In summary, using the improved light GAN network can quickly reconstruct the low-resolution view images at high resolution and improve the 3D image display quality, so as to better represent the details and texture information. By removing the BN layer, better extraction of high-frequency information from images can be achieved, as the BN layer may introduce unnecessary smoothing to high-frequency details in the images. Removing the BN layer allows the network to preserve image details and texture features more effectively. Furthermore, reducing the number of basic blocks brings two benefits. Firstly, it reduces the number of parameters and computational load, thereby accelerating network training and high-resolution image generation. Secondly, reducing the number of basic blocks prevents the network from becoming overly complex and helps avoid overfitting issues, resulting in generated images with better generalization ability. Increasing intra-block operations enhances connectivity between layers, allowing the network to better propagate and utilize information. This improves the network’s ability to capture image details, leading to the generation of more realistic and clear high-resolution images.
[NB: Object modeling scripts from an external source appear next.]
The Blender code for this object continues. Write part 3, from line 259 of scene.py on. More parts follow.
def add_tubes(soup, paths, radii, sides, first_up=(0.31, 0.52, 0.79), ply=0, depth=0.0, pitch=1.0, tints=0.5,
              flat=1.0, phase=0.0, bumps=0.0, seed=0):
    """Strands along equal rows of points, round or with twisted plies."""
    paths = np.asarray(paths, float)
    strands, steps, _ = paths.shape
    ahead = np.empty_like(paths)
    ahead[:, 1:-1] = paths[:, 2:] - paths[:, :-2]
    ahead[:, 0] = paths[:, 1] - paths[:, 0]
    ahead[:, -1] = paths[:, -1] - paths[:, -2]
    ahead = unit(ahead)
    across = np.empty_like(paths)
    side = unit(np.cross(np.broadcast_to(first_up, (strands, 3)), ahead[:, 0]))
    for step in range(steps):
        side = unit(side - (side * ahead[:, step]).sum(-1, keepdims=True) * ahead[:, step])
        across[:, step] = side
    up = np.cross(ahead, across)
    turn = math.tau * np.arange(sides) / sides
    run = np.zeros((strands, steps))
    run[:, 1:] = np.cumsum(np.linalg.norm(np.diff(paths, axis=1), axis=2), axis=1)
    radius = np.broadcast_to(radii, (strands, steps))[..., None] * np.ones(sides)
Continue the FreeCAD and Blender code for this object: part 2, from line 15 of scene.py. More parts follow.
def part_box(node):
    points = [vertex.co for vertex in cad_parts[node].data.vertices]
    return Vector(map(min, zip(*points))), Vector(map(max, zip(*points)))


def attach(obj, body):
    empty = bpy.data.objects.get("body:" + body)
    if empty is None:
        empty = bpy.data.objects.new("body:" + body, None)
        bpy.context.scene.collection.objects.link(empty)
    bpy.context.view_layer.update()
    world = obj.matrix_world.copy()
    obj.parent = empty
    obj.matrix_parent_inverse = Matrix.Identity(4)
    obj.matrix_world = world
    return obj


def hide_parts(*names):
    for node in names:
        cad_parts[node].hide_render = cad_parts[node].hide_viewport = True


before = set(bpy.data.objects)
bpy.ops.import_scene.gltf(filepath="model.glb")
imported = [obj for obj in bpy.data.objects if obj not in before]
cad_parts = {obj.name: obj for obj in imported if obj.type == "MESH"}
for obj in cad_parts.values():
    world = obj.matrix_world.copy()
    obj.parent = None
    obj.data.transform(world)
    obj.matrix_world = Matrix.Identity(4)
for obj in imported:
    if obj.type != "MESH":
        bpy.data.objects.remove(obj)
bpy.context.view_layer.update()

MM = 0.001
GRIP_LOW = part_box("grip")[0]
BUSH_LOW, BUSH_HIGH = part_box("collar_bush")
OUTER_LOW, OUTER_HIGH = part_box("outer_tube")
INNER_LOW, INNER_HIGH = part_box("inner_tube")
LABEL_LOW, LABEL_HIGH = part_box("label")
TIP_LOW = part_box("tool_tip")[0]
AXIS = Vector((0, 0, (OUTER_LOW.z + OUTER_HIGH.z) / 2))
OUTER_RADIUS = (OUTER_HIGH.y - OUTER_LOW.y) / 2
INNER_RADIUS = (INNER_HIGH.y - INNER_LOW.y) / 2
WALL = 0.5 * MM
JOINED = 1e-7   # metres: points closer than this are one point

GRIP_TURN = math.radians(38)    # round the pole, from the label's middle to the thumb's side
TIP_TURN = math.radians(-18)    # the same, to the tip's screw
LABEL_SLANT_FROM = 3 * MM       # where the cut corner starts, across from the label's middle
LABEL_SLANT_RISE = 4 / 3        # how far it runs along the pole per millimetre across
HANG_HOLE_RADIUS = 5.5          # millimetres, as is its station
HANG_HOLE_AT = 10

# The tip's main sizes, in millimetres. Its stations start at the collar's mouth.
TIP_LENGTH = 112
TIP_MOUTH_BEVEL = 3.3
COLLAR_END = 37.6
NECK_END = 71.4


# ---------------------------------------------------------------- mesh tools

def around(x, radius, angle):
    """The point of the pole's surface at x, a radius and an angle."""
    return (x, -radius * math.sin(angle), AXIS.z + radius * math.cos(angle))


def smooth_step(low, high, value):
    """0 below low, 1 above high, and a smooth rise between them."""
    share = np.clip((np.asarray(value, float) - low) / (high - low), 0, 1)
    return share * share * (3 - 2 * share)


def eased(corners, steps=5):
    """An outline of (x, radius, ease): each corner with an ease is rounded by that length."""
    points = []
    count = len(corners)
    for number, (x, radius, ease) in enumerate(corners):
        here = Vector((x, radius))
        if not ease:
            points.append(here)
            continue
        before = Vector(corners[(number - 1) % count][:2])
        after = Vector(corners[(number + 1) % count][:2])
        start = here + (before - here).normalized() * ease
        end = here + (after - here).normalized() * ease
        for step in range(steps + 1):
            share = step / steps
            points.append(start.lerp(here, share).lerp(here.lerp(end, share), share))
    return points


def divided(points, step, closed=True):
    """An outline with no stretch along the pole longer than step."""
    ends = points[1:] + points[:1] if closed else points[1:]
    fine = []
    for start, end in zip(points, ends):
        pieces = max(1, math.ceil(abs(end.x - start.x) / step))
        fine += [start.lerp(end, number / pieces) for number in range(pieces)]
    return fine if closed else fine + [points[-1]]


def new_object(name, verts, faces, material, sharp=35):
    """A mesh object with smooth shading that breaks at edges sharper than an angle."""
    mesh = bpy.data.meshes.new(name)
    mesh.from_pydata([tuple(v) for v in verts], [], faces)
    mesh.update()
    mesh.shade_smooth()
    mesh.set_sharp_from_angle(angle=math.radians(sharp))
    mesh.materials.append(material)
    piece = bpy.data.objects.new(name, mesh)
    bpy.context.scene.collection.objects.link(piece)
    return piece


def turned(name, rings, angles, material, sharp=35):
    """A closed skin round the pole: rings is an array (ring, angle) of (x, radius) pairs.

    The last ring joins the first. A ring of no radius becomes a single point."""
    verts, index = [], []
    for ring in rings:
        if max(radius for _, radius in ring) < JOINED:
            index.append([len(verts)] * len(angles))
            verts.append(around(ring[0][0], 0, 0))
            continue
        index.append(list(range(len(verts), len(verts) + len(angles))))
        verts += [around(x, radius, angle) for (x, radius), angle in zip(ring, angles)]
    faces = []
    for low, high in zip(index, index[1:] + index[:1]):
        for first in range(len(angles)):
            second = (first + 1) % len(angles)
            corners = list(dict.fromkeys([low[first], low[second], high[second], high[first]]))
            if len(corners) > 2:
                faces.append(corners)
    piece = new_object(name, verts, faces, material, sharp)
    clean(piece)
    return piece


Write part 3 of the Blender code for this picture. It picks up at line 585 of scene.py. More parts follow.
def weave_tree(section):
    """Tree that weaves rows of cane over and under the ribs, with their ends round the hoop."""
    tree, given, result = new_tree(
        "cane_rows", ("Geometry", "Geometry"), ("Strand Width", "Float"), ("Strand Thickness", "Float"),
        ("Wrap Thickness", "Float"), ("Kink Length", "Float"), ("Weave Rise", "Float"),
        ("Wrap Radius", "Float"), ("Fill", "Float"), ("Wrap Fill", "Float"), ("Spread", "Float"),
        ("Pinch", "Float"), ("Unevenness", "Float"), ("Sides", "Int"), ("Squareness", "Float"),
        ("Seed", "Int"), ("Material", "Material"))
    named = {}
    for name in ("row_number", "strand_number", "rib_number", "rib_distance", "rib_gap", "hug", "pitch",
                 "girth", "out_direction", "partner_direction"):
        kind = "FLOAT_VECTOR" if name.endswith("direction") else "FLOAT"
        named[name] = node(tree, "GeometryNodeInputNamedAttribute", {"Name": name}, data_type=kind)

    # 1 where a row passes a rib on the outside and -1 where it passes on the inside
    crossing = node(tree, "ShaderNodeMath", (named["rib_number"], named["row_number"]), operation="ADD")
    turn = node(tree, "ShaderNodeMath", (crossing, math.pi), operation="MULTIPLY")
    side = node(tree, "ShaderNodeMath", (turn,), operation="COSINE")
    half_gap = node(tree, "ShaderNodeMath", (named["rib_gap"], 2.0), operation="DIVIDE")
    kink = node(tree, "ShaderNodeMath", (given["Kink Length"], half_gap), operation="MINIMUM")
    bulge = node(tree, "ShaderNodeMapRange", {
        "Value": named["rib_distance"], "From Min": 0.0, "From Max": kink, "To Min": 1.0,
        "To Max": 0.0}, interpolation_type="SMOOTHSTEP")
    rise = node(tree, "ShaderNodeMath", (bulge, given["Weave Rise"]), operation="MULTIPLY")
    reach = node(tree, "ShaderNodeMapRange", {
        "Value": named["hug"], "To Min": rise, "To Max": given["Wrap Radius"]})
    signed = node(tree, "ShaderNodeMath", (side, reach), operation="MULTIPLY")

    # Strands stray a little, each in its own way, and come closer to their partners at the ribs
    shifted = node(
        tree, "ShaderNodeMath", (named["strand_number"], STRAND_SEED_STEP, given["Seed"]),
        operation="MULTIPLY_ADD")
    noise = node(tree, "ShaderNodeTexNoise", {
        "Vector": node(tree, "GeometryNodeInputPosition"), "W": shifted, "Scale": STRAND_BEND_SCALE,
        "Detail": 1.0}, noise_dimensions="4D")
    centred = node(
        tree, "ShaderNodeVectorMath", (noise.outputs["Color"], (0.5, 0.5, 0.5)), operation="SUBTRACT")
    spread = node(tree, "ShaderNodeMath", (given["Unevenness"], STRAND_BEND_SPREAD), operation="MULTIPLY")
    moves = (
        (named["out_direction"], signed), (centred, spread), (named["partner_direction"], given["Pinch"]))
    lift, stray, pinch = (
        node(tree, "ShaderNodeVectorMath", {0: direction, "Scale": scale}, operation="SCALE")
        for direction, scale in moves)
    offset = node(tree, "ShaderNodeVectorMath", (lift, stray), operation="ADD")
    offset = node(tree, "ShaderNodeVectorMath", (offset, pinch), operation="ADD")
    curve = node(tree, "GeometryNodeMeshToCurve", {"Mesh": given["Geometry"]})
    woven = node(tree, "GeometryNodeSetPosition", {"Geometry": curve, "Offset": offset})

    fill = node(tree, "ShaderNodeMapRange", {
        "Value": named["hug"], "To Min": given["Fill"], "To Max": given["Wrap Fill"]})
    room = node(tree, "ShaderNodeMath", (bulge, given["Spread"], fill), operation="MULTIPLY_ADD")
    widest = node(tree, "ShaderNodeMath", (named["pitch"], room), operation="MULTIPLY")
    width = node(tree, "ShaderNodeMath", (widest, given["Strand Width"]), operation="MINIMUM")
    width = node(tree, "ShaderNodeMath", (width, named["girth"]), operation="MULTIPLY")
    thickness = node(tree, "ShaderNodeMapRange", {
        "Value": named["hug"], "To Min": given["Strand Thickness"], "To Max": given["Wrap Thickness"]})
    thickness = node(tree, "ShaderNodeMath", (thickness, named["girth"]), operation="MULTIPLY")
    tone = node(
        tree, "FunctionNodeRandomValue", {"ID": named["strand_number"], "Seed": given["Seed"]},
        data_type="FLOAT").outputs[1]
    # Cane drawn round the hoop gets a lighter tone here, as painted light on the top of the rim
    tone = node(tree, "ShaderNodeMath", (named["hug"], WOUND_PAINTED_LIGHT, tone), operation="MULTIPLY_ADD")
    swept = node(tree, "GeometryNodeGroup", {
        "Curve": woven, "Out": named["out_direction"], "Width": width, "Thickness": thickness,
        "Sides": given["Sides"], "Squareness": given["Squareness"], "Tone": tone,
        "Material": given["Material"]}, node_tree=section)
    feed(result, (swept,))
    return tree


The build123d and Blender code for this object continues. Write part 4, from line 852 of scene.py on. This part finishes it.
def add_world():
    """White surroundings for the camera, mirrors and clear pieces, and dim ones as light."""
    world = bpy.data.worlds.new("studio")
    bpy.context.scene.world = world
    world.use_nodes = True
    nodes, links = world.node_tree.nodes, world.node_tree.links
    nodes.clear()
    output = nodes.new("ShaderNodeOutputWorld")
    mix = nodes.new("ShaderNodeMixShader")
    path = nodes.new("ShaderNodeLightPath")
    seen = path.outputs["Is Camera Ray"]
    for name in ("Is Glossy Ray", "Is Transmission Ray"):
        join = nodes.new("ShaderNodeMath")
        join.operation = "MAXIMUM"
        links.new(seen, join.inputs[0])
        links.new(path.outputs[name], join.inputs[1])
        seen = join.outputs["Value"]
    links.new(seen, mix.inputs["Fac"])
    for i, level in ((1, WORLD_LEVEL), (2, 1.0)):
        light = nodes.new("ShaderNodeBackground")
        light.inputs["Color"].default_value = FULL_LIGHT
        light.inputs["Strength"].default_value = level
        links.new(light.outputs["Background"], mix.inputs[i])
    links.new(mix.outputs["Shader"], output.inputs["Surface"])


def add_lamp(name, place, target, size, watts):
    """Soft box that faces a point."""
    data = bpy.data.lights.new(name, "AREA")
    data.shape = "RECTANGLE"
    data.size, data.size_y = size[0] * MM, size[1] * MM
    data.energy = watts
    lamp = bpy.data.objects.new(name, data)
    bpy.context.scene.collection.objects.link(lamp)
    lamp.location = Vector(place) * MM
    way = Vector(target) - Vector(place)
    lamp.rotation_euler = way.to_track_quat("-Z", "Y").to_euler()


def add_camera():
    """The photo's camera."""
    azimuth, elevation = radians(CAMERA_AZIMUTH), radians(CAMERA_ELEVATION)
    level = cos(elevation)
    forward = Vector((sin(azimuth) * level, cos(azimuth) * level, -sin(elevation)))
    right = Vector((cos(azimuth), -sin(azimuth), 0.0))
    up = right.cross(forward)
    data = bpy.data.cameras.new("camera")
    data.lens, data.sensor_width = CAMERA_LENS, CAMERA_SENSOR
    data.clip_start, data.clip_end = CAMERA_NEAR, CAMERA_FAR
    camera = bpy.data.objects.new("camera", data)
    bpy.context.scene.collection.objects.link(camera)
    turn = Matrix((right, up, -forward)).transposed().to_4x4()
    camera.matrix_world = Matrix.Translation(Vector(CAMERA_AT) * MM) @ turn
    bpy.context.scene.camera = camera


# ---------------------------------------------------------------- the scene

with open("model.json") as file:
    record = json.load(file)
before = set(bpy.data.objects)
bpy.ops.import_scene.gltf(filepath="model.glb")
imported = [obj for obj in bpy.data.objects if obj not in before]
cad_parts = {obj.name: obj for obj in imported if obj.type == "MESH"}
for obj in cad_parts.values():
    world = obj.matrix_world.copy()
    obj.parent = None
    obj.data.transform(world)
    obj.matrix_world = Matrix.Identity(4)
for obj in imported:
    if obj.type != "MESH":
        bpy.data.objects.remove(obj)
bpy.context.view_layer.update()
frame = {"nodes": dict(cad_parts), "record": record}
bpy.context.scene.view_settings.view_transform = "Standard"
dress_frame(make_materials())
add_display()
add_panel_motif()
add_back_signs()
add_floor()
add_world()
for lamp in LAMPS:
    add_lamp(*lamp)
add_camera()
The VOC2012 dataset was used for training, which includes a large number of scene images covering various types of images such as people, landscapes, etc. The dataset was augmented using techniques such as rotation and scaling to increase its diversity, which improves the model’s ability to generalize to different scenes and enhances its performance. Although the training time is long, once the model is trained, the subsequent super-resolution can be applied directly without the need for further training. It only takes about 1 s to super-resolve a new input image using the trained model, as shown in
Table 2. Therefore, it is feasible to use super-resolution for computational integral imaging reconstruction. Reference [
44] also indicates that using super-resolution methods can improve the reconstruction speed of integral imaging. To verify the feasibility of the proposed method, three models with different complexities were evaluated, and image quality evaluation metrics such as PSNR and SSIM were used for comparison. The results showed that the proposed method exhibited higher PSNR and SSIM values while reducing training time. This means that the proposed method can better preserve image details, improve image fidelity, and significantly enhance image reconstruction quality. Through extensive testing on a large amount of data, we confirmed that the performance difference of the proposed method is significant and not just due to random errors. Therefore, we can conclude that the proposed improvement method has statistical significance and is effectively reflected in the image quality evaluation metrics.
It should be noted that the proposed method performs well in SR for images with relatively high resolutions. However, if the resolution of the view images is too small, the method may suffer from distortion issues. In particular, when dealing with images of size 25 × 25 pixels, the performance is not ideal. While the current performance may not be ideal for such low-resolution images, ongoing research and advancements in SR algorithms hold promise for further enhancing the method’s effectiveness in handling smaller image sizes. Thus, future work could focus on refining the proposed method to improve its performance even for images with extremely low resolutions.